HMS Hampton Court was awarded the Battle Honours Barfleur 1692 and Marbella 1705.

==Construction and specifications==
She was ordered in April 1677 as part of the "thirty ship" program that was authorised by parliament on 23 February 1677. She was designed and built at Deptford Dockyard by Master Shipwright John Shish. Her keel was laid in 1677 and she was launched on 10 July 1678. The third rate was built at the same time in the dry dock adjacent to the slipway on which Hampton Court was built, with Lenox being the first started and completed. Both ships had the minor deviation from the specification for the 20 third-rates that parliament had agreed, in that there were only twelve gun ports on the upper gundeck, whilst the other ships in the same batch were built with thirteen.

Her dimensions were a gundeck of 150 ft 6 in with a keel of 121 ft 3 in for tonnage calculation with a breadth of 40 ft 1 in and a depth of hold of 17 ft 0 in. Her builder's measure tonnage was calculated as 1,03621/94 tons (burthen). Her Draught was 18 ft 6 in.

Her initial gun armament was in accordance with the 1677 Establishment with 70/62 guns consisting of twenty-six demi-cannons (54 cwt, 9.5 ft) on the lower deck, twenty-four 12-pounder guns (32 cwt, 9 ft) on the upper deck, ten sakers (16 cwt, 7 ft) on the quarterdeck and four sakers (16 cwt, 7 ft) on the foc's'le with four 3-pounder guns (5 cwt, 5 ft) on the poop deck or roundhouse. Their initial manning establishment would be for a crew of 460/380/300 personnel. By 1688 she would carry 70 guns as per the 1685 Establishment, however, the demi-culverins replaced the 12-pounders on the upper deck. In 1696 she would still carry 70 guns consisting of twenty-two demi-cannons, four culverins, twenty-four demi-culverins, sixteen sakers, and four 3-pounder guns.

==Commissioned service==
===Service 1678 to 1699===
She was commissioned on 9 May 1678 under the command of Captain John Kirke until 17 May 1678 for transport to Chatham where she was placed in Ordinary. In November 1688 she was commissioned under Captain Henry Priestman during the abdication of James II and arrival of William III and Mary II. In 1689 she was under Captain John Munden as Flagship of Rear-Admiral Lord John Berkeley sailing with the Fleet. Captain John Layton held command from 1690 until his death on 2 January 1691. She was at the Battle of Beachy Head in Centre (Red) Squadron on 30 May 1690. During 1691 thru 1694 she was under command of Captain John Graydon. She fought in the Battle of Barfleur as a member of Centre (Red) Squadron, Centre Division between 19 and 22 June 1692. Captain Henry Robinson was in command during 1696/97 sailing with the Fleet. She would be rebuilt at Blackwall in 1699/1701.

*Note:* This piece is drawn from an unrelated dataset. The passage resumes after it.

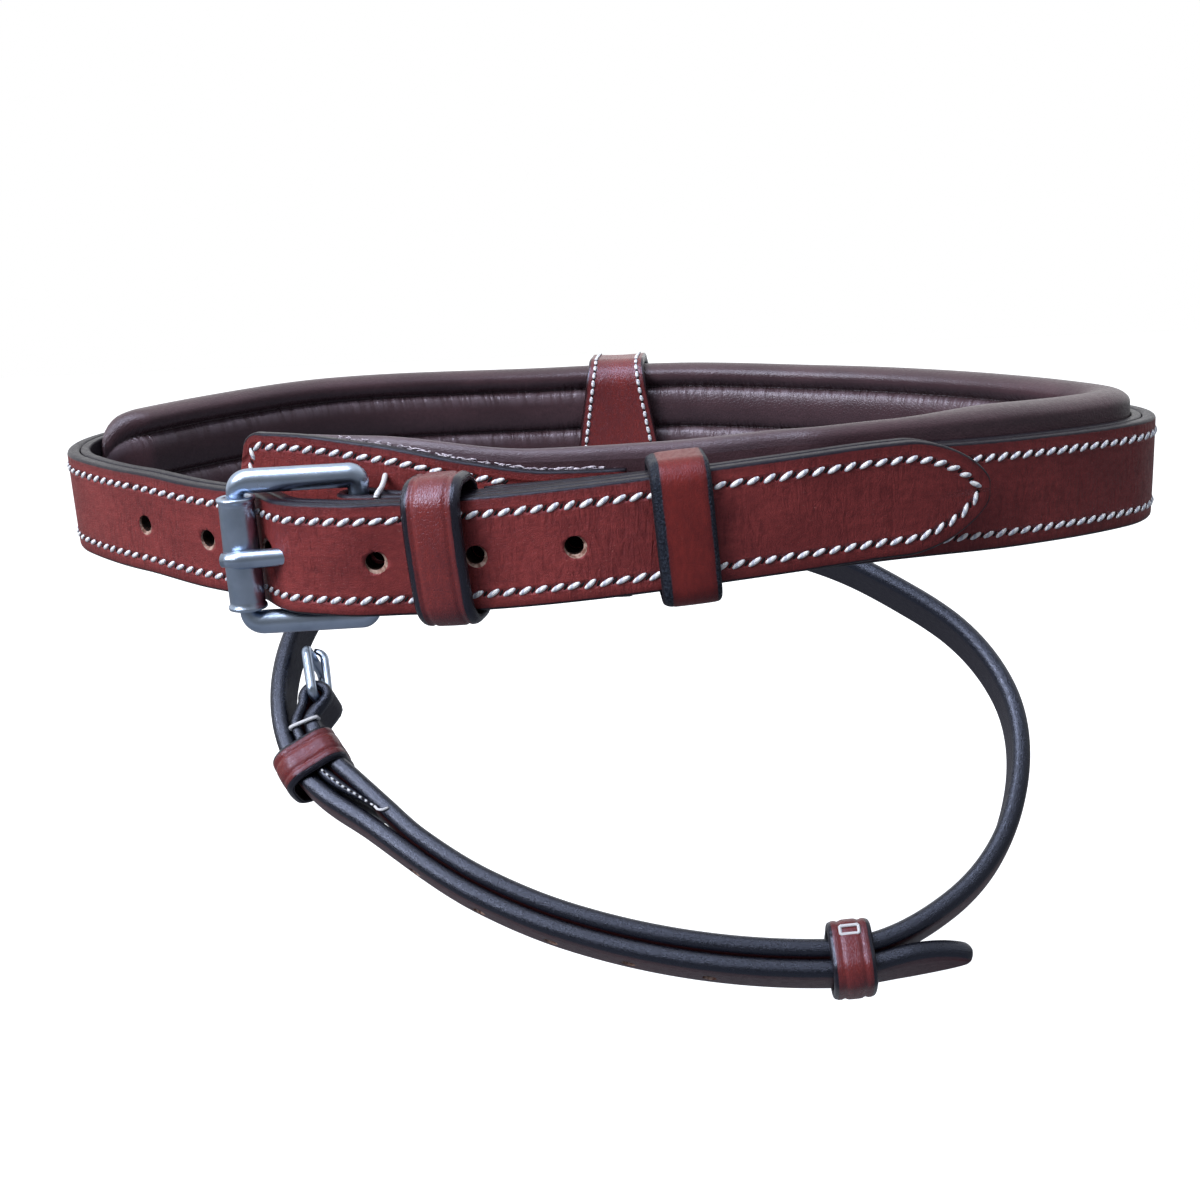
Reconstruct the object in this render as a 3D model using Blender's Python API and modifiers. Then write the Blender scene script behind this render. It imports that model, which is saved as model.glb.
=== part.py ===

===Rebuild at Blackwall 1699-1701===
She was ordered on 27 September 1699 to be rebuilt under contract by Henry Johnson of Blackwall. She was launched/completed in 1701. Her dimensions were a gundeck of 150 ft 6 in with a keel of 123 ft 10 in for tonnage calculation with a breadth of 40 ft 4.5 in and a depth of hold of 16 ft 11 in. Her builder's measure tonnage was calculated as 1,07371/94 tons.

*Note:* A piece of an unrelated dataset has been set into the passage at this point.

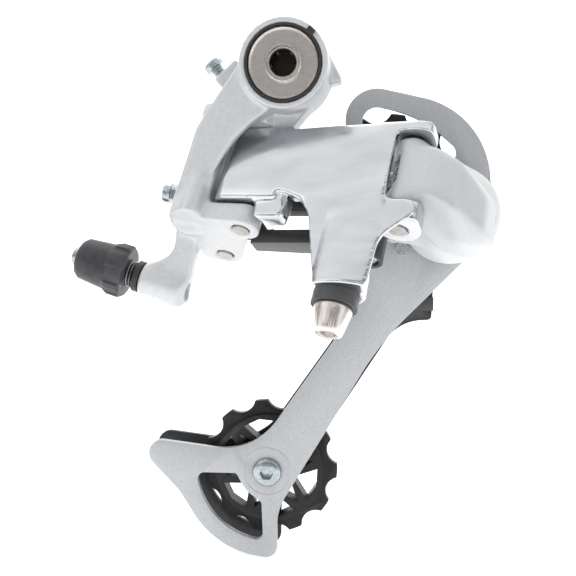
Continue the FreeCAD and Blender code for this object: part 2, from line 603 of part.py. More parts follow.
def p_knuckle_spaces():
    """Room for the link ears, the pivots, the return spring and the cage spring."""
    x, y = OUTER_FRONT
    inner_x, inner_y = INNER_FRONT
    spring = cylinder("cage_spring_room", 11.6, 30, Vector(AXLE.x, -21.0, AXLE.z), INBOARD)
    core = cylinder("cage_bush_tube", 6.6, 40, Vector(AXLE.x, -22.0, AXLE.z), INBOARD)
    room = DOC.addObject("Part::Cut", "cage_spring_annulus")
    room.Base = spring
    room.Tool = core
    pin_bore = size("pin_radius") + size("pin_fit")
    slot = polygon([(x - 9, -7.5), (x - 2.6, -7.5), (x - 2.6, 1.0), (x - 9, 1.0)])
    return [
        room,
        cylinder("cage_tube_end", 12.0, 30, Vector(AXLE.x, -2.6, AXLE.z), INBOARD),
        cylinder("cage_bush_bore", 5.6, 60, Vector(AXLE.x, -27.2, AXLE.z), INBOARD),
        cylinder("high_ear_room", 8.8, 20, at_links(x, y, 25.5), PIN_DIRECTION),
        cylinder("low_ear_room", 8.8, 20, at_links(x, y, -16.2), PIN_DIRECTION),
        cylinder("return_spring_room", 4.8, 10.4, at_links(x, y, 9.55), PIN_DIRECTION),
        link_prism("return_spring_slot", slot, 9.55, 19.95),
        cylinder("outer_front_pin_bore", pin_bore, 60, at_links(x, y, -10), PIN_DIRECTION),
        cylinder("inner_low_room", 5.4, 12, at_links(inner_x, inner_y, -7.0), PIN_DIRECTION),
        cylinder("inner_high_room", 5.4, 9, at_links(inner_x, inner_y, 16.3), PIN_DIRECTION),
        cylinder("inner_front_pin_bore", pin_bore + 0.1, 60, at_links(inner_x, inner_y, -10), PIN_DIRECTION),
    ]


def knuckle_fittings():
    """Cage bush and the three torsion springs."""
    axle_place = Placement(AXLE, Rotation())
    bush = tube("p_bushing", 5.6, size("axle_radius") + size("pin_fit"), -24.8, -3.0, axle_place)
    p_spring = coil("p_spring", 9.3, 0.85, 5, 11.5, along(AXLE + INBOARD * -17.5, INBOARD))
    b_spring = coil("b_spring", 9.3, 0.85, 5, 11.5, along(INBOARD * -17.5, INBOARD))
    return_place = along(at_links(*OUTER_FRONT, 10.3), PIN_DIRECTION)
    return_spring = coil("return_spring", 3.7, 0.6, 5, 8.6, return_place)
    return [bush, p_spring, b_spring, return_spring]


# ---------------------------------------------------------------- cage
def tail_outline():
    """Circles of the tail, down the arm's rear edge, round both horns and up its front edge."""
    x, z = TENSION.x, TENSION.z
    return [(-12, -58, -36), (x - 15.6, z + 30.3, -22.5), (x - 37, z + 5.1, 4.8), (x - 47, z - 20.3, -20),
            (x, z, size("tail_radius")), (x - 0.8, z - 26.5, 4.2), (x + 23.4, z - 19.1, -20)]


def tail_window():
    """Circles of the tail's window: concentric with the tension pulley outside and with its boss inside."""
    x, z = TENSION.x, TENSION.z
    rim = size("tail_radius") - size("tail_rim")
    return [(x, z, rim), (x - 4, z - 21.9, 2.4), (x - 3.6, z - 11.7, 1.6), (x, z, -size("tail_boss_radius")),
            (x - 11.6, z - 2.3, 1.4), (x - 22, z - 3.5, 2.4)]


def outer_cage_plate():
    """Outer plate: loop round the guide pulley, long arm and a forked tail with a window."""
    x, z = GUIDE.x, GUIDE.z
    loop = [(AXLE.x, AXLE.z, 14.5), (x + 4.4, z + 0.7, 28), (x - 4.1, z + 21.2, 10)]
    arm_front = [(109, -146, -100)]
    opening = [(x + 18.2, z + 10.5, 3.2), (x - 9.1, z - 14.5, 40), (x - 4, z + 20.7, 4.6),
               (x - 4.6, z + 15.3, 3.4)]
    start = size("plate_outer")
    end = start + size("outer_thick")
    plate = side_prism("outer_plate_blank", rounded(loop + tail_outline() + arm_front), start, end)
    cutters = [side_prism("loop_opening", rounded(opening), start - 1, end + 1),
               side_prism("tail_window", rounded(tail_window()), start - 1, end + 1)]
    return cut("outer_cage_plate", plate, cutters + plate_holes("outer"))


def inner_cage_plate():
    """Inner plate: a narrow hook over the guide pulley, an arm, a chain foot and a windowed tail."""
    hook = [(AXLE.x - 5.5, AXLE.z + 1, 16), (GUIDE.x, GUIDE.z, 10.2)]
    foot_sides = [(43.5, -94, -15), (44.6, -77.4, 1.5), (50.5, -66, -4)]
    start = INNER_PLATE
    end = start + size("inner_thick")
    plate = side_prism("inner_plate_blank", rounded(hook + tail_outline() + foot_sides), start, end)
    foot = block("chain_foot", 8.4, 4.5, 3.4, along(Vector(42.2, INNER_PLATE - 3.3, -73.0), INBOARD))
    window = side_prism("inner_tail_window", rounded(tail_window()), start - 1, end + 1)
    cutters = [window] + plate_holes("inner")[:2]
    return cut("inner_cage_plate", fuse("inner_plate_solid", [plate, foot]), cutters)


def plate_holes(side):
    """Bolt holes at both pulleys and the axle hole."""
    holes = []
    for name, centre, radius in (("guide", GUIDE, "bolt_radius"), ("tension", TENSION, "bolt_radius"),
                                 ("axle", AXLE, "axle_radius")):
        holes.append(cylinder(f"{side}_{name}_hole", radius, 30, centre, INBOARD))
    return holes


def cage_fittings():
    """Axle with its flange, the stop pin, the two pulley bolts with sleeves and dust caps."""
    outer = size("plate_outer")
    axle = lathe("cage_axle", [(0, -26.5), (3.4, -26.5), ("axle_radius", -25.9), ("axle_radius", 3.2),
                               (10.6, 3.2), (10.6, outer), ("axle_radius", outer),
                               ("axle_radius", PLATE_INSIDE + 0.1), (0, PLATE_INSIDE + 0.1)],
                 Placement(AXLE, Rotation()))
    stop_pin = cylinder("cage_stop_pin", 2.0, outer + 4.2, on_axle_circle(18.0, 216.0, -4.2), INBOARD)
    parts = [axle, stop_pin]
    for name, centre in (("guide", GUIDE), ("tension", TENSION)):
        place = Placement(centre, Rotation())
        end = INNER_PLATE + size("inner_thick") + 0.8
        bolt = lathe(f"{name}_pulley_bolt", [
            (0, outer - 1.7), (3.6, outer - 1.7), (4.6, outer - 1.2), ("bolt_head_radius", outer - 0.5),
            ("bolt_head_radius", outer), ("bolt_radius", outer), ("bolt_radius", end), (0, end)], place)
        pocket_hexagon(bolt, 4.0, outer - 1.7, 2.4)
        sleeve = tube(f"{name}_pulley_sleeve", "sleeve_radius", "bolt_radius", PLATE_INSIDE, INNER_PLATE,
                      place)
        gap = (size("plate_gap") - size("hub_width")) / 2
        caps = [tube(f"{name}_cap_{side}", 7.4, "sleeve_radius", start, start + 0.35, place)
                for side, start in (("outer", PLATE_INSIDE + 0.05), ("inner", INNER_PLATE - 0.4))]
        assert gap > 0.45
        compound = DOC.addObject("Part::Compound", f"{name}_pulley_caps")
        compound.Links = caps
        parts += [bolt, sleeve, compound]
    return parts


def pulley(name, centre, turn):
    """Eleven-tooth pulley: toothed web, stiff rim, hub and a ring of triangular windows."""
    body = DOC.addObject("PartDesign::Body", name)
    for part, radius, width in (("teeth", "tip_radius", "tooth_width"), ("web", "web_radius", "web_width"),
                                ("hub", "hub_radius", "hub_width")):
        sketch = new_sketch(body, f"{name}_{part}", "XZ_Plane")
        draw_circle(sketch, 0, 0, radius)
        pad = body.newObject("PartDesign::Pad", f"{name}_{part}_pad")
        pad.Profile = sketch
        pad.SideType = "Symmetric"
        pad.setExpression("Length", cell(width))
    DOC.recompute()
    valley = new_sketch(body, f"{name}_valley", "XZ_Plane")
    draw_circle(valley, size("valley_distance"), 0, "valley_radius")
    through_pocket(body, valley, f"{name}_valley_cut", int(size("teeth")))
    for kind, corners in (("outward", [(8.8, 26), (17.0, 6), (17.6, 26), (17.0, 46)]),
                          ("inward", [(15.4, 56), (8.6, 35), (8.2, 56), (8.6, 77)])):
        sketch = new_sketch(body, f"{name}_{kind}", "XZ_Plane")
        points = [(radius * math.cos(math.radians(angle)), radius * math.sin(math.radians(angle)))
                  for radius, angle in corners]
        sketch.addGeometry(polygon(points), False)
        through_pocket(body, sketch, f"{name}_{kind}_cut", 6)
    bore = new_sketch(body, f"{name}_bore", "XZ_Plane")
    draw_circle(bore, 0, 0, size("sleeve_radius") + size("pin_fit"))
    through_pocket(body, bore, f"{name}_bore_cut", 1)
    body.Placement = Placement(centre + INBOARD * PULLEY_MIDDLE, Rotation(INBOARD, turn))
    return body


def through_pocket(body, sketch, name, count):
    """A cut right through both ways, repeated evenly round the axis."""
    before = body.Shape.Volume
    pocket = body.newObject("PartDesign::Pocket", name)
    pocket.Profile = sketch
    pocket.Type = "ThroughAll"
    pocket.SideType = "Symmetric"
    DOC.recompute()
    if count > 1:
        pattern = body.newObject("PartDesign::PolarPattern", f"{name}_pattern")
        pattern.Originals = [pocket]
        pattern.Axis = (plane_of(body, "Y_Axis"), [""])
        pattern.Angle = 360
        pattern.Occurrences = count
        body.Tip = pattern
        DOC.recompute()
    assert body.Shape.Volume < before - 1, name


# ---------------------------------------------------------------- whole object
def build():
    """Every sub-part, each an object whose Label is its name."""
    parts = [mount_bolt(), b_stop_plate(), b_knuckle(), outer_link(), inner_link(), p_knuckle(),
             outer_cage_plate(), inner_cage_plate()]
    for group in (bushes_and_rings, link_pins, screws, cable_adjuster, cable_anchor, inner_link_fittings,
                  knuckle_fittings, cage_fittings):
        parts += group()
    parts.append(pulley("guide_pulley", GUIDE, -0.9))
    parts.append(pulley("tension_pulley", TENSION, -14.8))
    return parts


def check_and_export(parts):
    """Stop on any failed object, then write one file per sub-part."""
    DOC.recompute()
    faults = [f"{item.Label}: {item.State}" for item in DOC.Objects if {"Invalid", "Error"} & set(item.State)]
    for part in parts:
        shape = part.Shape
        if shape.isNull() or not shape.isValid() or not shape.Solids:
            faults.append(f"{part.Label}: no valid solid")
        elif len(shape.Solids) != 1 and not part.Label.endswith("_caps"):
            faults.append(f"{part.Label}: {len(shape.Solids)} solids")
    if faults:
        raise RuntimeError("\n".join(faults))
    os.makedirs("parts", exist_ok=True)
    for part in parts:
        part.Shape.exportStep(f"parts/{part.Label}.step")


check_and_export(build())
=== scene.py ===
import json
import math

import bmesh
import bpy
from mathutils import Matrix, Vector

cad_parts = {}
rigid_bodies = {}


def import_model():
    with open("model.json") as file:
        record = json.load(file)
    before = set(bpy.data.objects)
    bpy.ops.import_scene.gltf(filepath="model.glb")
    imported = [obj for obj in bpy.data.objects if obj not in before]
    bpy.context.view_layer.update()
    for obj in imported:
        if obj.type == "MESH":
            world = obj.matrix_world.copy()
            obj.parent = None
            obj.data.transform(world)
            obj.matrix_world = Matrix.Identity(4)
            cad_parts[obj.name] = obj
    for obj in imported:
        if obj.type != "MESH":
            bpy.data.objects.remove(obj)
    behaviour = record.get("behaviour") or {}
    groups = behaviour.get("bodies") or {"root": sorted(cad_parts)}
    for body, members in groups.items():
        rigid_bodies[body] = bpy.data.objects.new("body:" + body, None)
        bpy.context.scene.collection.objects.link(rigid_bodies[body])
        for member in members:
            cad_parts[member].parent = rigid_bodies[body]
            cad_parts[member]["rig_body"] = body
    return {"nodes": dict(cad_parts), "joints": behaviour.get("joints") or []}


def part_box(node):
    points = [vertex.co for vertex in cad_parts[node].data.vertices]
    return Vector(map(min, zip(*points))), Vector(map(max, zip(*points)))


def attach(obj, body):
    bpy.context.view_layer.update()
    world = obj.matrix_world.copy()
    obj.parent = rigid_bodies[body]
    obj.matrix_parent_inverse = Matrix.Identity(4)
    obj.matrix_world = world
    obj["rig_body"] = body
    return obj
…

She probably retained her armament as stated in the 1685 Establishment, though it is unclear if her armament was changed to the 1703 Establishment later. It is known that when completed her gun armament total at least 70 guns.

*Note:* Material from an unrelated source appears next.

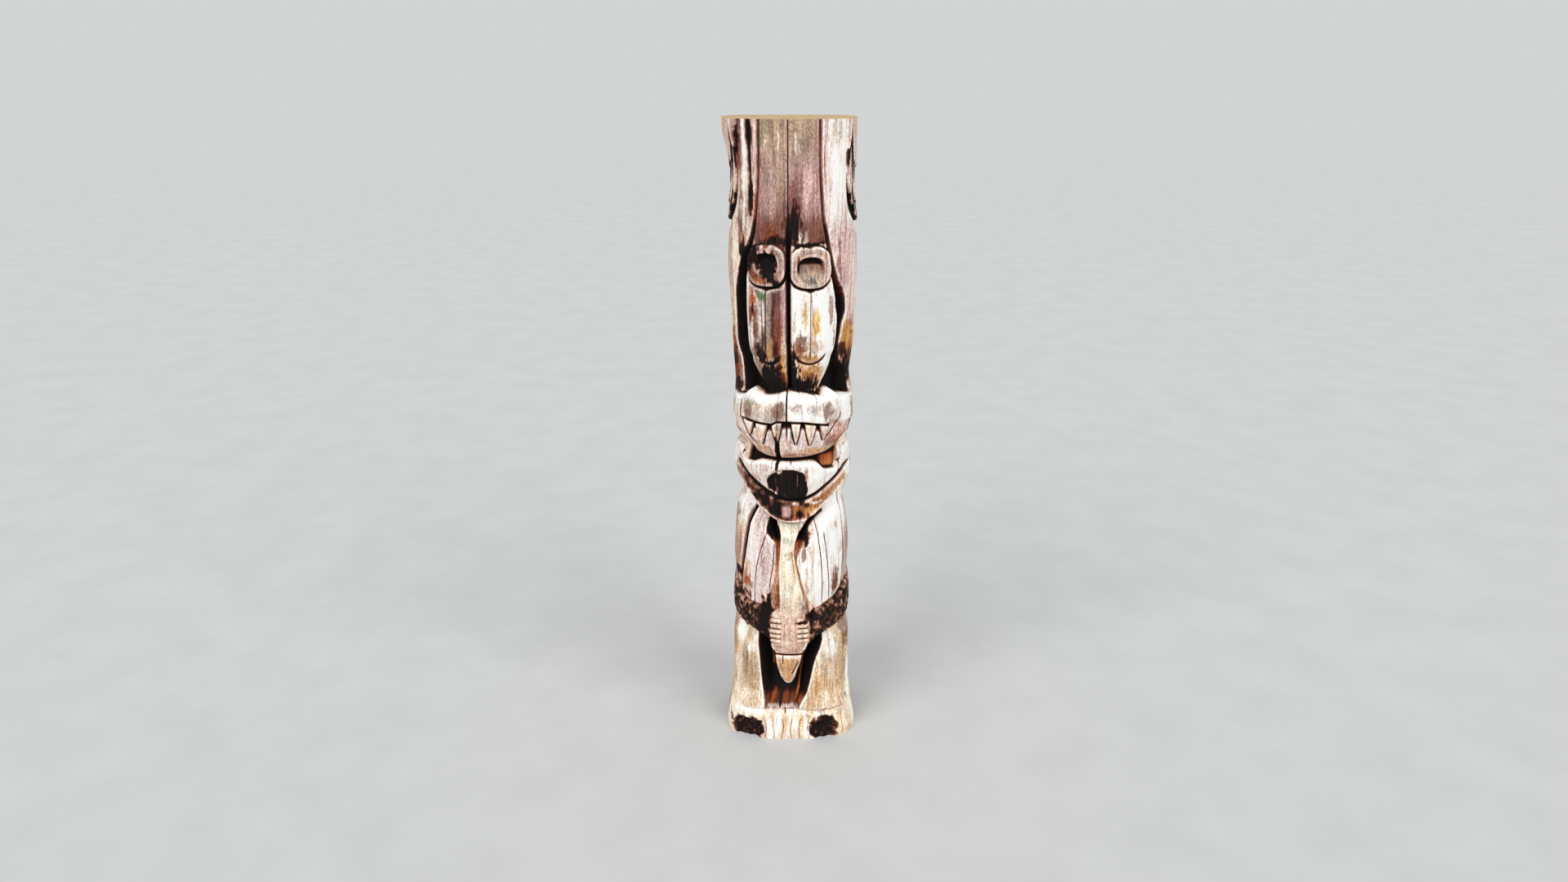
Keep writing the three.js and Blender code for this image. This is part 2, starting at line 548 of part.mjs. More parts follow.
function thinOut(faces, most) {
  const planes = new Float64Array(points.length * TERMS.length);
  const facesAt = points.map(() => []);
  faces.forEach((face, f) => {
    const [a, b, c] = face.map((k) => new THREE.Vector3(...points[k]));
    const normal = b.clone().sub(a).cross(c.clone().sub(a));
    const weight = normal.length();
    normal.normalize();
    const plane = [...normal, -normal.dot(a)];
    for (const k of face) {
      facesAt[k].push(f);
      TERMS.forEach(([p, q], t) => (planes[k * TERMS.length + t] += weight * plane[p] * plane[q]));
    }
  });

  const distance = (k, [x, y, z]) => {
    const at = [x, y, z, 1];
    let sum = 0;
    for (let t = 0; t < TERMS.length; t += 1) {
      const [p, q] = TERMS[t];
      sum += planes[k * TERMS.length + t] * at[p] * at[q] * (p === q ? 1 : 2);
    }
    return sum;
  };
  const neighbours = (k) => new Set(facesAt[k].flatMap((f) => faces[f]).filter((other) => other !== k));
  const columnsApart = (a, b) => ((((b - a) % COLUMNS) + 1.5 * COLUMNS) % COLUMNS) - COLUMNS / 2;
  const row = (k) => Math.floor(k / COLUMNS);
  // Seen straight on to the log, every face stays the right way round, so none folds over another.
  const faceIsFine = (a, b, c) =>
    columnsApart(a, b) * (row(c) - row(a)) > columnsApart(a, c) * (row(b) - row(a));
  const mayMove = (from, to, near) => {
    if (row(from) % ROWS === 0 && row(to) !== row(from)) return false;
    const shared = facesAt[from].filter((f) => faces[f].includes(to)).length;
    let common = 0;
    for (const other of neighbours(to)) if (near.has(other)) common += 1;
    return common === shared && facesAt[from].every((f) => {
      return faces[f].includes(to) || faceIsFine(...faces[f].map((k) => (k === from ? to : k)));
    });
  };

  let left = faces.length;
  let live = points.map((_, k) => k);
  for (let tolerance = TOLERANCE_START; left > most; tolerance *= TOLERANCE_GROWTH) {
    const touched = new Set();
    for (const from of live) {
      if (left <= most) break;
      if (touched.has(from)) continue;
      const near = neighbours(from);
      let best = null;
      let least = tolerance;
      for (const to of near) {
        const apart = Math.hypot(...points[from].map((v, k) => v - points[to][k]));
        const cost = distance(from, points[to]) + distance(to, points[to]) + LENGTH_COST * apart * apart;
        if (cost < least && mayMove(from, to, near)) [best, least] = [to, cost];
      }
      if (best === null) continue;
      for (const f of facesAt[from]) {
        if (faces[f].includes(best)) {
          for (const k of faces[f]) if (k !== from) facesAt[k] = facesAt[k].filter((other) => other !== f);
          faces[f] = [];
          left -= 1;
        } else {
          faces[f] = faces[f].map((k) => (k === from ? best : k));
          facesAt[best].push(f);
        }
      }
      TERMS.forEach((_, t) => (planes[best * TERMS.length + t] += planes[from * TERMS.length + t]));
      facesAt[from] = [];
      for (const other of near) touched.add(other);
    }
    live = live.filter((k) => facesAt[k].length > 0);
  }
  return faces.filter((face) => face.length > 0);
}

const triangles = thinOut(gridFaces, MOST_TRIANGLES);

// Flat ends: a fan from the log's heart to the vertices in use on the first and last rows
const used = new Set(triangles.flat());
points.push([0, 0, 0], [0, 0, HEIGHT]);
for (const [row, heart] of [[0, points.length - 2], [ROWS, points.length - 1]]) {
  const rim = [];
  for (let i = 0; i < COLUMNS; i += 1) if (used.has(vertex(i, row))) rim.push(vertex(i, row));
  rim.forEach((from, k) => {
    const to = rim[(k + 1) % rim.length];
    triangles.push(row === 0 ? [heart, to, from] : [heart, from, to]);
  });
}

function poleGeometry() {
  const kept = [...new Set(triangles.flat())];
  const place = new Map(kept.map((from, to) => [from, to]));
  const geometry = new THREE.BufferGeometry();
  geometry.setAttribute("position", new THREE.Float32BufferAttribute(kept.flatMap((k) => points[k]), 3));
  geometry.setIndex(triangles.flat().map((k) => place.get(k)));
  geometry.computeVertexNormals();
  return geometry;
}

const cedar = new THREE.MeshStandardMaterial({ color: 0x9a8474, roughness: 0.85, metalness: 0 });
const pole = new THREE.Mesh(poleGeometry(), cedar);
pole.name = "carved_pole";
const totemPole = new THREE.Group();
totemPole.add(pole);

export default totemPole;
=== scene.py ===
"""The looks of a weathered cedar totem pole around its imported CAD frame.

The carving is worked out again here, finer than in the CAD solid, and in millimetres, as a carver
would measure it. It becomes metres once, when the mesh is made. Places are given as they are seen
from the front: x to the right of the log's middle and z over the ground.
"""
import math

import bpy
import numpy as np
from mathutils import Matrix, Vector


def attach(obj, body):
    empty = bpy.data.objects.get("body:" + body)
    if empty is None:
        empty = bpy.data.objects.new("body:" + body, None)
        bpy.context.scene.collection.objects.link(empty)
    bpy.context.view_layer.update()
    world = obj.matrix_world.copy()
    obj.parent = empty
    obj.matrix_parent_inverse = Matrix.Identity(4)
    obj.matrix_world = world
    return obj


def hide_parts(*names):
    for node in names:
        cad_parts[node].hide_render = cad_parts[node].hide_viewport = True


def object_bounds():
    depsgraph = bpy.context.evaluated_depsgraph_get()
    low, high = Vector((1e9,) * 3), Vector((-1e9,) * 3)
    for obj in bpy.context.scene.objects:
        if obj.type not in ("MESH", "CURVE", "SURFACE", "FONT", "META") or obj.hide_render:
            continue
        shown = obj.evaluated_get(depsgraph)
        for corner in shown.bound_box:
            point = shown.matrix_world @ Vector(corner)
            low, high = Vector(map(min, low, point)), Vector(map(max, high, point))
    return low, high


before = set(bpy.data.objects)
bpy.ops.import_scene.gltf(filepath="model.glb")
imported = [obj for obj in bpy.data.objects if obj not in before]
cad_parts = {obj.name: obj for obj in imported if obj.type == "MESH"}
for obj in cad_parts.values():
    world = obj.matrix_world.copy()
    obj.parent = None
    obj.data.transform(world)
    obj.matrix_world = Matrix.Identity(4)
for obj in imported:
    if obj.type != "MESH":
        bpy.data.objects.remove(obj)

CAD_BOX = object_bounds()
MM = 0.001

# Driving dimensions, the same as the solid's
HEIGHT = 3500
HALF_WIDTH = 338
FRONT_DEPTH = 305
ARC_RADIUS = 330
GIRTH = 2 * math.pi * ARC_RADIUS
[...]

===Service 1702 to 1707===
She was commissioned in 1702 under the command of Captain Charles Wager. He would remain in command until 1706. In July 1702 she escorted a North Sea convoy. By October she was with Admiral Sir Cloudisley Shovell's Fleet. In 1703 she went to the Mediterranean with Shovell's Fleet. On 10 March 1705 she was at the Battle of Marbella as a member of Vice-Admiral Sir John Leake's Fleet. This was the final attempt by the French to capture Gibraltar from the English. Admiral Leake won a crushing victory over the French as all five ships of the line were either captured or destroyed. Later in 1705 she was detached to Rear-Admiral Thomas Dilke's Squadron while remaining in the Mediterranean. She was at Alicante, Spain (on the south-east coast of Spain). In 1707 she was under the command of Captain George Clements at Barcelona, Spain.

==Loss==
Hampton Court was captured in the action of 2 May 1707 by Forbin's squadron off Brighton (Beachy Head). She was incorporated into the French Navy and served from 1707 until 1711. She was sold to the Spanish at Dunkirk in 1712 and renamed Capitaine. The ship met her demise as a flagship of the ill-fated 1715 Treasure Fleet that was wrecked by a hurricane on the Florida Treasure Coast.